* _YOUR TASK_
Restate verbatim the lines between the one holding "# The creases'" and the one holding "for node in", both included, and no others.

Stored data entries

-- BEGIN --

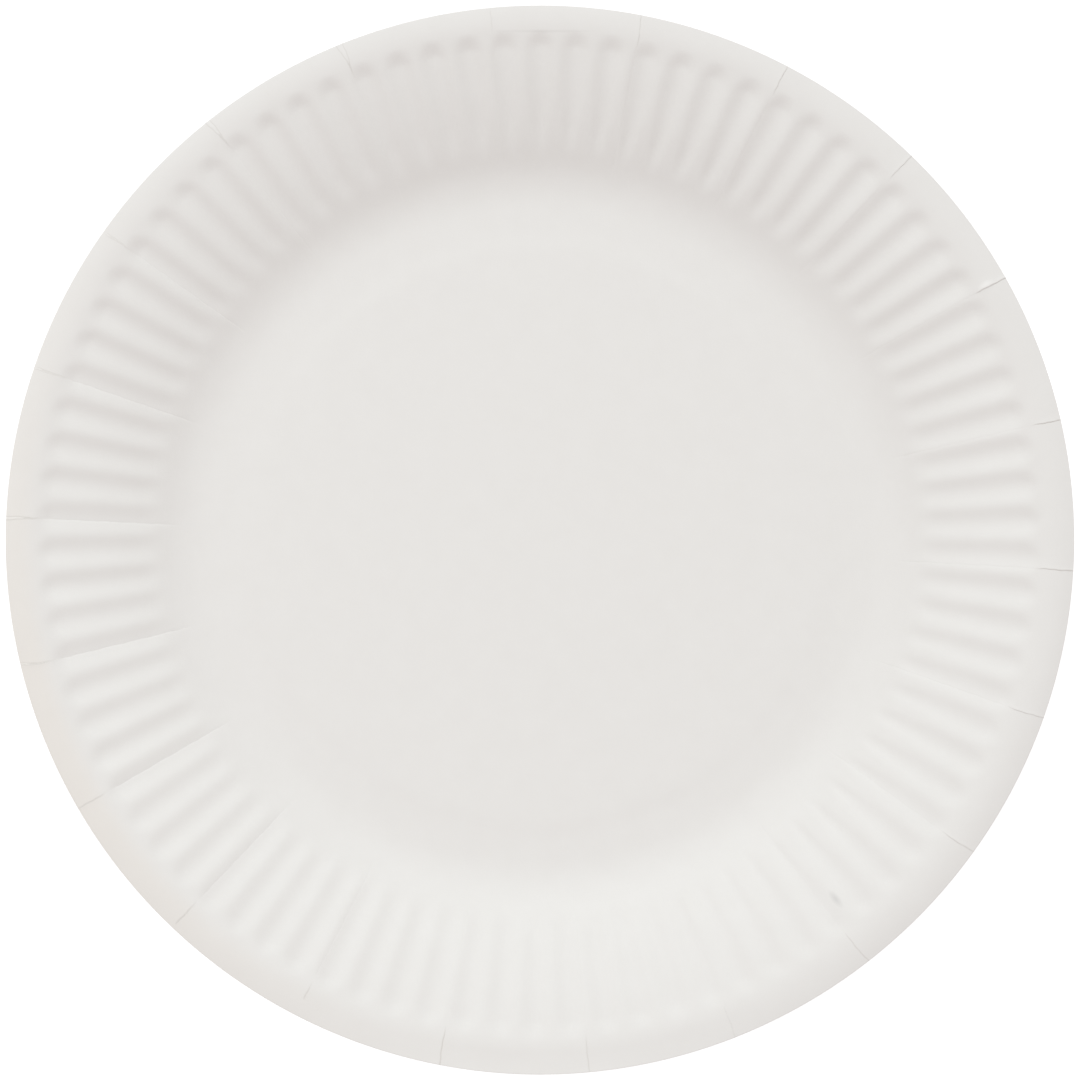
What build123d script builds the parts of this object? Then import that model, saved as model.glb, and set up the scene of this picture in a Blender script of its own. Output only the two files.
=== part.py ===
"""Fluted paper plate: one disc of board, scored round its edge and pressed into a dish.

The dish is formed by a round die with a fluted wall.  The disc lay a little off the die's centre when
it was pressed, so the form is built about the die's axis and trimmed to the disc's outline about the
origin.  Millimetres, +Z up, origin under the centre of the disc, at the level the plate stands on.
"""

from build123d import *
from math import asin, atan, cos, degrees, hypot, radians, sin, sqrt, tan
import os

# The disc of board
plate_diameter = 230.0
board = 0.4  # thickness

# The pressed form.  Widths are measured level, from the outline inwards.
plate_height = 16.0
rim_width = 6.7  # outline to the flutes' outer ends
crest_width = 3.2  # flutes' outer ends to the rim's highest line
wall_width = 26.8  # the fluted band
bend_width = 10.5  # from the foot ring up to the wall
foot_width = 4.0  # the flat ring that the plate stands on
step_width = 6.0  # from the foot ring to the raised floor
floor_rise = 0.25  # floor above the foot ring
rim_slope = 13.5  # degrees, of the wall at the flutes' outer ends
lip_round = 20.0  # outside the highest line, the rim turns down on this radius

# The die lay off the disc's centre by
die_shift_x = -0.2
die_shift_y = 1.0

# Flutes: grooves pressed down out of the wall, with smooth crests between them
flute_count = 86
flute_angle = 1.83  # degrees, to the middle of the first groove
lead_in = 5.0  # length over which a groove deepens, at its inner end
lead_out = 2.8  # and at its outer end
inner_depth = 0.56  # where the lead-in ends
outer_depth = 0.79  # where the lead-out starts, the groove deepening evenly from one to the other

# Creases: the scores where the gathered board closes up, straight lines from the edge in towards a
# centre of their own
crease_count = 22
crease_angle = 13.5  # degrees, to the first
crease_length = 36.5
crease_width = 0.25
crease_depth = 0.12
crease_shift_x = 0.0
crease_shift_y = -0.8

# What is made only to be trimmed or cut away reaches this far past the outline and above the face
past = 1.0
proud = 0.1

disc_radius = plate_diameter / 2
die_shift = hypot(die_shift_x, die_shift_y)
flute_end = disc_radius - rim_width
flute_start = flute_end - wall_width
bend_start = flute_start - bend_width
foot_start = bend_start - foot_width
floor_radius = foot_start - step_width
crest_radius = flute_end + crest_width

# An arc whose slope goes from one angle to another rises by its width times the tangent of their mean.
# The wall's steepest slope is the one that brings bend, wall and crest together up to the height.
half_rim = tan(radians(rim_slope) / 2)
rise = plate_height - board
square = bend_width * half_rim
linear = rise * half_rim + bend_width + wall_width - crest_width * half_rim**2
constant = rise - (wall_width + crest_width) * half_rim
half_wall = (linear - sqrt(linear**2 - 4 * square * constant)) / (2 * square)
wall_slope = 2 * degrees(atan(half_wall))
step_slope = 2 * degrees(atan(floor_rise / step_width))

# Radii of the board's upper face along its section
step_round = step_width / 2 / sin(radians(step_slope))
bend_round = bend_width / sin(radians(wall_slope))
wall_round = wall_width / (sin(radians(wall_slope)) - sin(radians(rim_slope)))
crest_round = crest_width / sin(radians(rim_slope))
lip_sweep = degrees(asin((disc_radius + die_shift + past - crest_radius) / lip_round))

# The wall arc's centre, in the section: radius and height
wall_centre_r = flute_end + wall_round * sin(radians(rim_slope))
crest_centre_z = plate_height - crest_round
wall_centre_z = crest_centre_z - (wall_round - crest_round) * cos(radians(rim_slope))

die_centre = (die_shift_x, die_shift_y)
die_plane = Plane(origin=die_centre, x_dir=(1, 0, 0), z_dir=(0, -1, 0))
die_axis = Axis(die_centre, (0, 0, 1))


def wall_point(slope, height):
    """Radius and height of the wall where it has this slope, this far above its upper face."""
    reach = wall_round + height
    return (
        wall_centre_r - reach * sin(radians(slope)),
        wall_centre_z + reach * cos(radians(slope)),
    )


def dish_line(height):
    """Section of floor, foot ring and bend, parallel to the upper face: its first and last point."""
    floor = Line((0, board + floor_rise + height), (floor_radius, board + floor_rise + height))
    shoulder = JernArc(floor @ 1, floor % 1, step_round + height, -step_slope)
    toe = JernArc(shoulder @ 1, shoulder % 1, step_round - height, step_slope)
    foot = Line(toe @ 1, (bend_start, board + height))
    bend = JernArc(foot @ 1, foot % 1, bend_round - height, wall_slope)
    return floor @ 0, bend @ 1


def rim_line(height):
    """Section of the rim, parallel to the upper face, from the flutes out past the outline."""
    outwards = (cos(radians(rim_slope)), sin(radians(rim_slope)))
    crest = JernArc(wall_point(rim_slope, height), outwards, crest_round + height, -rim_slope)
    lip = JernArc(crest @ 1, crest % 1, lip_round + height, -lip_sweep)
    return crest @ 0, lip @ 1


def wall_poles(steep, gentle, height):
    """Poles of the cubic that follows the wall's arc between two slopes."""
    handle = 4 / 3 * tan(radians(steep - gentle) / 4) * (wall_round + height)
    start = Vector(wall_point(steep, height))
    end = Vector(wall_point(gentle, height))
    return [
        start,
        start + handle * Vector(cos(radians(steep)), sin(radians(steep))),
        end - handle * Vector(cos(radians(gentle)), sin(radians(gentle))),
        end,
    ]


def flute_patch(section, depths):
    """One groove of the wall as a Bezier patch, from crest to crest.

    Round the die each pole of the section is carried on a quartic arc one flute long, and the arc's
    middle pole alone is lowered: that makes a groove 16 u^2 (1 - u)^2 deep with level crests.
    """
    half = radians(180 / flute_count)
    handle = 4 / 3 * tan(half / 2)
    first = Vector(cos(half), -sin(half))
    second = first + handle * Vector(sin(half), cos(half))
    last = Vector(cos(half), sin(half))
    third = last - handle * Vector(-sin(half), cos(half))
    arc = [first, (first + 3 * second) / 4, (second + third) / 2, (3 * third + last) / 4, last]
    sink = [0, 0, 8 / 3, 0, 0]
    return Face.make_bezier_surface(
        [
            [(pole.X * turn.X, pole.X * turn.Y, pole.Y - depth * drop) for turn, drop in zip(arc, sink)]
            for pole, depth in zip(section, depths)
        ]
    )


def slope_at(radius):
    """Slope of the wall's upper face at this radius, in degrees."""
    return degrees(asin((wall_centre_r - radius) / wall_round))


def fluted_band(above, below):
    """The fluted wall as a solid, from above its upper face to below it.

    Its grooves are in three runs, whose depths at the section's poles meet at one even growth.
    """
    slopes = [wall_slope, slope_at(flute_start + lead_in), slope_at(flute_end - lead_out), rim_slope]
    full_length = wall_width - lead_in - lead_out
    growth = (outer_depth - inner_depth) / full_length
    third = growth * full_length / 3
    deepening = [0, 0, inner_depth - growth * lead_in / 3, inner_depth]
    full = [inner_depth, inner_depth + third, outer_depth - third, outer_depth]
    fading = [outer_depth, outer_depth + growth * lead_out / 3, 0, 0]
    runs = list(zip(slopes, slopes[1:], [deepening, full, fading]))
    patches = [
        flute_patch(wall_poles(steep, gentle, height), depths)
        for height in (above, -below)
        for steep, gentle, depths in runs
    ]
    patches += [
        flute_patch([Vector(wall_point(slope, above)), Vector(wall_point(slope, -below))], [0, 0])
        for slope in (wall_slope, rim_slope)
    ]
    flutes = Location(die_centre) * PolarLocations(0, flute_count, flute_angle)
    return Solid(Shell([place * patch for place in flutes for patch in patches]))


def pressed_layer(above, below):
    """The whole pressed form as a layer, from above its upper face to below it, untrimmed."""
    with BuildPart() as layer:
        for line in (dish_line, rim_line):
            with BuildSketch(die_plane):
                with BuildLine():
                    upper = line(above)
                    lower = line(-below)
                    Line(upper[0], lower[0])
                    Line(upper[1], lower[1])
                make_face()
            revolve(axis=die_axis)
        add(fluted_band(above, below))
    return layer.part


crease_reach = disc_radius + hypot(crease_shift_x, crease_shift_y) + past
crease_cut = crease_reach - disc_radius + crease_length

# The creases' share of the layer that runs from just above the board to their own depth
with BuildPart() as creases:
    with BuildSketch():
        with Locations((crease_shift_x, crease_shift_y)):
            with PolarLocations(crease_reach - crease_cut / 2, crease_count, crease_angle):
                Rectangle(crease_cut, crease_width)
    extrude(amount=plate_height + proud)
    add(pressed_layer(proud, crease_depth), mode=Mode.INTERSECT)

with BuildPart() as plate:
    add(pressed_layer(0, board))
    with BuildSketch():
        Circle(disc_radius)
    extrude(amount=plate_height + proud, mode=Mode.INTERSECT)
    add(creases.part, mode=Mode.SUBTRACT)

plate.part.label = "plate"
os.makedirs("parts", exist_ok=True)
export_step(plate.part, "parts/plate.step")
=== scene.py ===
import bpy
import numpy as np
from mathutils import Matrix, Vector


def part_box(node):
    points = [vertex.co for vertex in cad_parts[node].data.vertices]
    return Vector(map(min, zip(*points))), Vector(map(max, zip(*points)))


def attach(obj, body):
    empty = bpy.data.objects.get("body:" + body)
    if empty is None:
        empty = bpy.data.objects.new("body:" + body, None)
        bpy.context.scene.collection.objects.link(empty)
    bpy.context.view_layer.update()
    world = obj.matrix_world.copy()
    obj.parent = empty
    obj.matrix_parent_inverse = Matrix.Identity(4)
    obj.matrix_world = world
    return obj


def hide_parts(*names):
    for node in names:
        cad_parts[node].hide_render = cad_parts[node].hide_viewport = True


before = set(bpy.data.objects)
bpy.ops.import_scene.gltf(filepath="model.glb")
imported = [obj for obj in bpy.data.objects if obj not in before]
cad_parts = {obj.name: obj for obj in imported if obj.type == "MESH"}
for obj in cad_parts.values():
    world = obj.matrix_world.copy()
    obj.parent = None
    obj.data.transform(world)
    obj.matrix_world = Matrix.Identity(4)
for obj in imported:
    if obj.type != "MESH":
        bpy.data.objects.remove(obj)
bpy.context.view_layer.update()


# The plate: one disc of white paperboard about 0.4 mm thick, scored round its edge and pressed in a
# heated die.  The die dishes it, closes the scores into fine pleats and stamps grooves down out of the
# wall, and leaves the rim smooth.  The disc lay about a millimetre off the die's centre.

plate_low, plate_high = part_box("plate")
disc_radius = min(plate_high.x, plate_high.y, -plate_low.x, -plate_low.y)
plate_height = plate_high.z
board = 0.0004
lip_room = 0.00025  # left between the crest and the plate's height, for the pleats' raised lips
die_x = -0.0002
die_y = 0.00117

# Radii from the die's axis at which the section's arcs meet, and the slopes there.
floor_radius = 0.061
step_middle = 0.064
foot_start = 0.067
foot_end = 0.071
flute_start = 0.0815
flute_end = 0.1083
crest_radius = 0.1115
section_end = disc_radius + 0.003  # past the disc's edge on every side
section_steps = 12000
lip_round = 0.020
step_slope = np.radians(4.77)
wall_slope = np.radians(34.58)
rim_slope = np.radians(13.5)


def smooth(x):
    """Rises from 0 to 1 as x does, level at both ends: 3 x^2 - 2 x^3."""
    x = np.clip(x, 0, 1)
    return x * x * (3 - 2 * x)


def near_side(angle, side, spread):
    """Share that is 1 at one side of the plate and falls off both ways: e to the minus square of the
    angle away from that side, counted in spreads."""
    away = np.remainder(angle - side + np.pi, 2 * np.pi) - np.pi
    return np.exp(-((away / spread) ** 2))


def section_slope(radius):
    """Slope of the board at this radius from the die's axis: along an arc its sine changes evenly."""
    meets = [0, floor_radius, step_middle, foot_start, foot_end, flute_start, flute_end, crest_radius]
    slopes = [0, 0, -step_slope, 0, 0, wall_slope, rim_slope, 0]
    lip_sine = (crest_radius - section_end) / lip_round
    return np.arcsin(np.interp(radius, meets + [section_end], [*np.sin(slopes), lip_sine]))


def section_height(radius):
    """Height of the board's upper face: the slope's tangent added up from the centre outwards, and then
    scaled so that the crest leaves room for the pleats' raised lips under the plate's height."""
    stations = np.linspace(0, section_end, section_steps + 1)
    middles = (stations[1:] + stations[:-1]) / 2
    rise = np.diff(stations) * np.tan(section_slope(middles))
    heights = np.concatenate([[0], np.cumsum(rise)])
    heights *= (plate_height - lip_room - board) / (heights.max() - heights.min())
    heights += board - heights.min()
    return np.interp(radius, stations, heights)


# The grooves: how many, where the first lies, how deep they are, and how they begin and end.  A side is
# an angle from +X, the back is the +Y side and the front the -Y side, and a swing, spread or share says
# by how much or how widely something changes there.
flute_count = 86
flute_angle = np.radians(1.83)
flute_depth_inner = 0.00056
flute_depth_outer = 0.00079
flute_depth_swing = 0.28
flute_depth_spread = 0.05
flute_drift = np.radians(0.25)
flute_drift_side = np.radians(145)
lead_in = 0.0050
long_side = np.radians(97)
long_spread = np.radians(25)
long_share = 0.8
back_taper_side = np.radians(85)
front_taper_side = np.radians(312)
taper_spread = np.radians(32)
taper_share = 0.5
taper_length = 0.018
front_weakness = 0.14
lead_out = 0.0039
end_round = 0.0022
end_overrun = 0.0006
random = np.random.default_rng(7)
flute_depths = 1 + flute_depth_spread * random.standard_normal(flute_count)


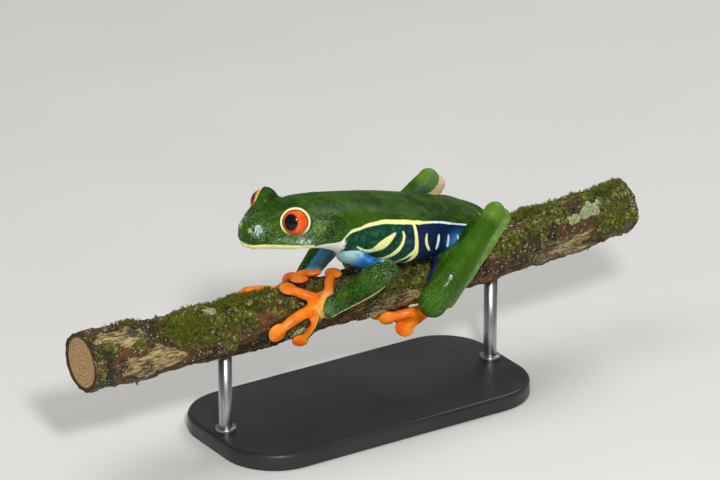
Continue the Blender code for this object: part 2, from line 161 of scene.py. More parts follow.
FEET = {
    "left": (
        ((11.4, 138, 2.6), (9.9, 151, 1.7), (8.6, 163, 0.75)),
        ((10.6, 142, 2.6), (7.6, 159, 1.6), (4.5, 177, 0.75)),
        ((10.4, 127, 2.4), (7.6, 135, 1.7), (4.7, 145, 1.3)),
        ((12.2, 150, 2.6), (11.9, 168, 1.7), (11.6, 182, 0.75)),
        ((12.2, 138, 3.5), (11.0, 148, 4.0), (9.5, 155, 4.6)),
    ),
    "right": (
        ((9.6, -116, 1.8), (8.4, -124, 1.2), (7.0, -131, 0.75)),
        ((8.6, -122, 2.0), (6.0, -129, 1.3), (3.2, -136, 0.75)),
        ((8.8, -131, 2.2), (4.0, -134, 1.4), (-1.8, -138, 0.75)),
        ((9.8, -140, 2.3), (5.8, -152, 1.4), (1.2, -161, 0.75)),
        ((11.8, -132, 2.3), (12.8, -141, 1.5), (14.0, -150, 0.75)),
    ),
}
FINGER_RADII = (1.45, 1.3, 1.15, 0.95)
FINGER_WIDTHS = (0.92, 1.0, 1.05, 0.76)
TOE_RADII = (1.3, 1.2, 1.1, 0.95)
FINGER_DISCS = (2.0, 2.1, 2.25, 1.9)
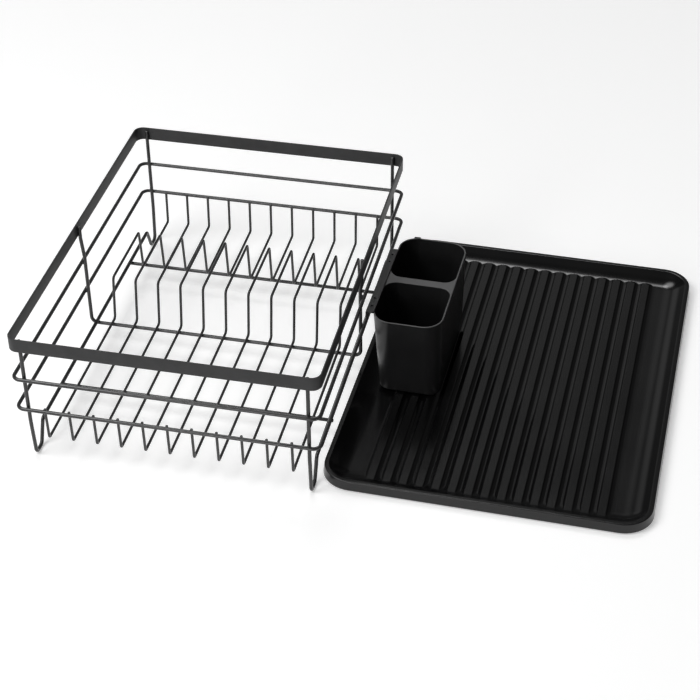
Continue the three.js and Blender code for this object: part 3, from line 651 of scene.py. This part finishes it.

-- END --

* _THE COMPLETED TASK_
# The creases' share of the layer that runs from just above the board to their own depth
with BuildPart() as creases:
    with BuildSketch():
        with Locations((crease_shift_x, crease_shift_y)):
            with PolarLocations(crease_reach - crease_cut / 2, crease_count, crease_angle):
                Rectangle(crease_cut, crease_width)
    extrude(amount=plate_height + proud)
    add(pressed_layer(proud, crease_depth), mode=Mode.INTERSECT)

with BuildPart() as plate:
    add(pressed_layer(0, board))
    with BuildSketch():
        Circle(disc_radius)
    extrude(amount=plate_height + proud, mode=Mode.INTERSECT)
    add(creases.part, mode=Mode.SUBTRACT)

plate.part.label = "plate"
os.makedirs("parts", exist_ok=True)
export_step(plate.part, "parts/plate.step")
=== scene.py ===
import bpy
import numpy as np
from mathutils import Matrix, Vector


def part_box(node):
    points = [vertex.co for vertex in cad_parts[node].data.vertices]
    return Vector(map(min, zip(*points))), Vector(map(max, zip(*points)))


def attach(obj, body):
    empty = bpy.data.objects.get("body:" + body)
    if empty is None:
        empty = bpy.data.objects.new("body:" + body, None)
        bpy.context.scene.collection.objects.link(empty)
    bpy.context.view_layer.update()
    world = obj.matrix_world.copy()
    obj.parent = empty
    obj.matrix_parent_inverse = Matrix.Identity(4)
    obj.matrix_world = world
    return obj


def hide_parts(*names):
    for node in names:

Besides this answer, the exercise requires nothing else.